Whilst we didn't eat there in the end (so many places to go and such a limited amount of time) we did stop in on a couple of bars for a glass or two of wine. The first place we chose actually wasn’t anything very special so we quickly moved on and inside found a much better place, the Ferry Plaza Wine Merchant, where we were able to enjoy some Californian wine before heading off to dinner. Between here and the Pier 39 area we found a very nice little tapas bar called Coqueta which was a good stop for a late lunch after our visit to Alcatraz. As for eating at the Ferry Building I think we'll just have to find an excuse to return again at some point.

Ferry Building


Seeing San Francisco on foot as I said is definitely the way to really appreciate just how steep those hills are but the views from the top of them are well worth the climbs. I only wish I’d got a few evening shots as we travelled around at night, perched at the very top of a street with the city stretching out beneath us was quite something to see. Another thing to do whilst exploring those steep hills is visit the insane Lombard Street, though the famous part with its eight sharp turns is actually only one block of a much longer street. Handily if you don't want to climb the hills you can take a trip on the Powell-Hyde cable car route and get off right at the top. Built in 1922 it was designed as a way of dealing with the hill which was too steep for a lot of vehicles to handle.
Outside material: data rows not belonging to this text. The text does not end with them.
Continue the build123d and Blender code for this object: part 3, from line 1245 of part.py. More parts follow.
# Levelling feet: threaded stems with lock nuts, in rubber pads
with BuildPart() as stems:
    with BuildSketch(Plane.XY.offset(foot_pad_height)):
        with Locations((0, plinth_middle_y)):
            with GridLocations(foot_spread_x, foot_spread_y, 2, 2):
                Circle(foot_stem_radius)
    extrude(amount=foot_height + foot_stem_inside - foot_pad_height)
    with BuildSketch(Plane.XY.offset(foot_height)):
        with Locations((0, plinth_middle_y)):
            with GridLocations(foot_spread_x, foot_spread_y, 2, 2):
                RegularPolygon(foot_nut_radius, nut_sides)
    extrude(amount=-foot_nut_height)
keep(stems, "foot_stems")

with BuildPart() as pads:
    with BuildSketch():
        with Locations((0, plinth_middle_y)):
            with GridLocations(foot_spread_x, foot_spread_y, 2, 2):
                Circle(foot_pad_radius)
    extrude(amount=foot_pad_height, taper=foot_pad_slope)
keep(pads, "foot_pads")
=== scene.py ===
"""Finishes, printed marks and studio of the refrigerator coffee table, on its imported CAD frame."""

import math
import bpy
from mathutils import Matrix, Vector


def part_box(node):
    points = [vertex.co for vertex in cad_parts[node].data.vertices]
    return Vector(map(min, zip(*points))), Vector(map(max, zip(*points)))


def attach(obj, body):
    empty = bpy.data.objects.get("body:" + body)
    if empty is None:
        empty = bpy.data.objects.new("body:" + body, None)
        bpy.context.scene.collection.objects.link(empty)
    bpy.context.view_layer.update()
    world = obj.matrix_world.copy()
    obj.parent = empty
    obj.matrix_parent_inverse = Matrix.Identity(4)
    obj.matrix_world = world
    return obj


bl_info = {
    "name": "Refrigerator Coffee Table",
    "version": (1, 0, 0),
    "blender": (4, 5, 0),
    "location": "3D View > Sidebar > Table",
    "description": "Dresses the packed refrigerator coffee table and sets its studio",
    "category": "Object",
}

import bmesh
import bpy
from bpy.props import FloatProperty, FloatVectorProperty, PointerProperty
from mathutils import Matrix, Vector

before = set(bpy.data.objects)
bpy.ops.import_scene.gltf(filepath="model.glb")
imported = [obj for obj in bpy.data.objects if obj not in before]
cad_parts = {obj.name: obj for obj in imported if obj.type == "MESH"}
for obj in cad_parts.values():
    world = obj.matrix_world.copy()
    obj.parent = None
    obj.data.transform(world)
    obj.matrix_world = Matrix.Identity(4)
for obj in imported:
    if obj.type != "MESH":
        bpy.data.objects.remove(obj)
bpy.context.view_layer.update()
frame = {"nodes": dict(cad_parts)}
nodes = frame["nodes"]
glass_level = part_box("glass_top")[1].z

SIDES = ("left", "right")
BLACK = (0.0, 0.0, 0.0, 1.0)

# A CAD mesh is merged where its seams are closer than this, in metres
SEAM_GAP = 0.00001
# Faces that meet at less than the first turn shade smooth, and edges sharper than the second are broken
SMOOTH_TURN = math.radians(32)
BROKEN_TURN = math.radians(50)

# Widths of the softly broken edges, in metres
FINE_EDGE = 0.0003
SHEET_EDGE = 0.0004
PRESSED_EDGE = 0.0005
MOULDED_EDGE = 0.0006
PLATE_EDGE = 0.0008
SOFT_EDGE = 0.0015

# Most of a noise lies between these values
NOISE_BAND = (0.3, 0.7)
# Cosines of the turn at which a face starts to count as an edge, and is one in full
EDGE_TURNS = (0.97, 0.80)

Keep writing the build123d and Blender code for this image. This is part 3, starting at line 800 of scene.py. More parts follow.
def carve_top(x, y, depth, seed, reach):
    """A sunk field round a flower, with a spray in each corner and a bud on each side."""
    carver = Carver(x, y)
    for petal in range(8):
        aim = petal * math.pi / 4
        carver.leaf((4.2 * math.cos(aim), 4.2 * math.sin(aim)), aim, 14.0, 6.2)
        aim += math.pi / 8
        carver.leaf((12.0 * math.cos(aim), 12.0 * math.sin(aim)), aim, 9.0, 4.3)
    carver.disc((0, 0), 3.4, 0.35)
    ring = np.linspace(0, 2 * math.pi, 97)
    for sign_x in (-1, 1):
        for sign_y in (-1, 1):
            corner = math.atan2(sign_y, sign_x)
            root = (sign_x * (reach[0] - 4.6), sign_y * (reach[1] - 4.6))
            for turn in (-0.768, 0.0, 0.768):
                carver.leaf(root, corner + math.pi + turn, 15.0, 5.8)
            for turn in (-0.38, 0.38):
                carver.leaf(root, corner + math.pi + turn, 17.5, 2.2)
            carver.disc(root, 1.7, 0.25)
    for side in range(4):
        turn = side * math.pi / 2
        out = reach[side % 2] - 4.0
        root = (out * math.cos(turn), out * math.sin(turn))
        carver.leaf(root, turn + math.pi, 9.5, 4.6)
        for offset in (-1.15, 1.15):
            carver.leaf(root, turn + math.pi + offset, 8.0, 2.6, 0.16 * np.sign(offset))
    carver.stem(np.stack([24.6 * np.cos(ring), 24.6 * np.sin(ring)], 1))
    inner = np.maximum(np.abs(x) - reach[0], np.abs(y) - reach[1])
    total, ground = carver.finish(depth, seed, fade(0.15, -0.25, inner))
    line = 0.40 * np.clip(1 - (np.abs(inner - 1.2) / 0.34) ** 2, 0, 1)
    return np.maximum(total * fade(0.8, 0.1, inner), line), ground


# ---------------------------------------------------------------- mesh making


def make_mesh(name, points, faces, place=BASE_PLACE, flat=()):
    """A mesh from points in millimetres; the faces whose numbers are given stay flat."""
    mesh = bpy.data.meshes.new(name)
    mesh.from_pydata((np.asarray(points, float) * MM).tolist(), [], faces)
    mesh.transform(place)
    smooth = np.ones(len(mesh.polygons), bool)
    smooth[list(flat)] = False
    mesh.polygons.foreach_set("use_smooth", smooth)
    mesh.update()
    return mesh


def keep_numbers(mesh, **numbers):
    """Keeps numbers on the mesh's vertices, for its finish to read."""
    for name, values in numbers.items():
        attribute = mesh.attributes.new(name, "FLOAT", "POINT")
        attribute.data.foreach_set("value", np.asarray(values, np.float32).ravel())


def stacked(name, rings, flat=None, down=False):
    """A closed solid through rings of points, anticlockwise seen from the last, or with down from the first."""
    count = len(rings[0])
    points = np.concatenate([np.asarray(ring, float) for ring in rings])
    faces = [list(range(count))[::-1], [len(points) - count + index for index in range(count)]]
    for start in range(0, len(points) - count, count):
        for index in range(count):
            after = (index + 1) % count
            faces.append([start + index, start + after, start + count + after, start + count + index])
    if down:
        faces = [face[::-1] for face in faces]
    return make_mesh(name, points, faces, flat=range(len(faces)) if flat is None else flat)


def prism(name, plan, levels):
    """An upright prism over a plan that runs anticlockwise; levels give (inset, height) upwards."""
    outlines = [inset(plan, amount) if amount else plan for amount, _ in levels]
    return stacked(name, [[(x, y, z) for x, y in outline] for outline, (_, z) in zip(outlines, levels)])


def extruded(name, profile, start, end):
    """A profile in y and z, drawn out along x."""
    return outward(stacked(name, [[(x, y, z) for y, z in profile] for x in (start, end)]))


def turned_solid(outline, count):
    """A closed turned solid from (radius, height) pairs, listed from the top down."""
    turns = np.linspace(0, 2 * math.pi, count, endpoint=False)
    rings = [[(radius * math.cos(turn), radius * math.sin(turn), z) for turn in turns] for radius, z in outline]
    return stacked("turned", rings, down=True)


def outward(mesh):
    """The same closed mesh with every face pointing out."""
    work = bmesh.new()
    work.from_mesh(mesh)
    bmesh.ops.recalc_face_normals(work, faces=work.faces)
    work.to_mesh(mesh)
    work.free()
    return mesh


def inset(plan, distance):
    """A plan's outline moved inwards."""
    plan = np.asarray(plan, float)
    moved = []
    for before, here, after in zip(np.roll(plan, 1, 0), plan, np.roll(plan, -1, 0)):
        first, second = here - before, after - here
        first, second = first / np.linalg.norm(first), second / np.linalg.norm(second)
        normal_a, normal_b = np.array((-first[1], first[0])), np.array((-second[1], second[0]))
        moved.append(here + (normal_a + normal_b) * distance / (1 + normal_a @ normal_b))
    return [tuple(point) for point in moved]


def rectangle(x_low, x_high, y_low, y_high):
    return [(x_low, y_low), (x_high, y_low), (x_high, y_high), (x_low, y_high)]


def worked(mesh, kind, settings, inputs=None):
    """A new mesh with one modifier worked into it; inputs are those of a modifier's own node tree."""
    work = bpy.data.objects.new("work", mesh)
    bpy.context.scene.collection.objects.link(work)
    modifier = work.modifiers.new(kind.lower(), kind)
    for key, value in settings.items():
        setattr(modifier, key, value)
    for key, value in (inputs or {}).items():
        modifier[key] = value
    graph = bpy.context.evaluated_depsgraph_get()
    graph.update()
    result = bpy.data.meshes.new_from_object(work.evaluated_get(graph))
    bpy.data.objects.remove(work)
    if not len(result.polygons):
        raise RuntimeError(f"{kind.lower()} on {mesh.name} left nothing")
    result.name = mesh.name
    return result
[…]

Nowadays you need to be prepared for the crowds of tourists wanting to get that special shot and the constant slow stream of cars driving down the hill. I can’t imagine what it must be like to live on that block of the street. 





Union Square


With street art and murals everywhere in Chinatown, the oldest in North America having been established in 1848, as well as a myriad of shops and restaurants to explore. The annual Hearts in San Francisco art installation in Union Square for the purposes of fundraising and inspired by the Tony Bennett song, 'I Left my Heart in San Francisco' and the kitsch appeal of the Museum of Ice Cream, San Francisco has something for everyone. What are you waiting for and when can I go back?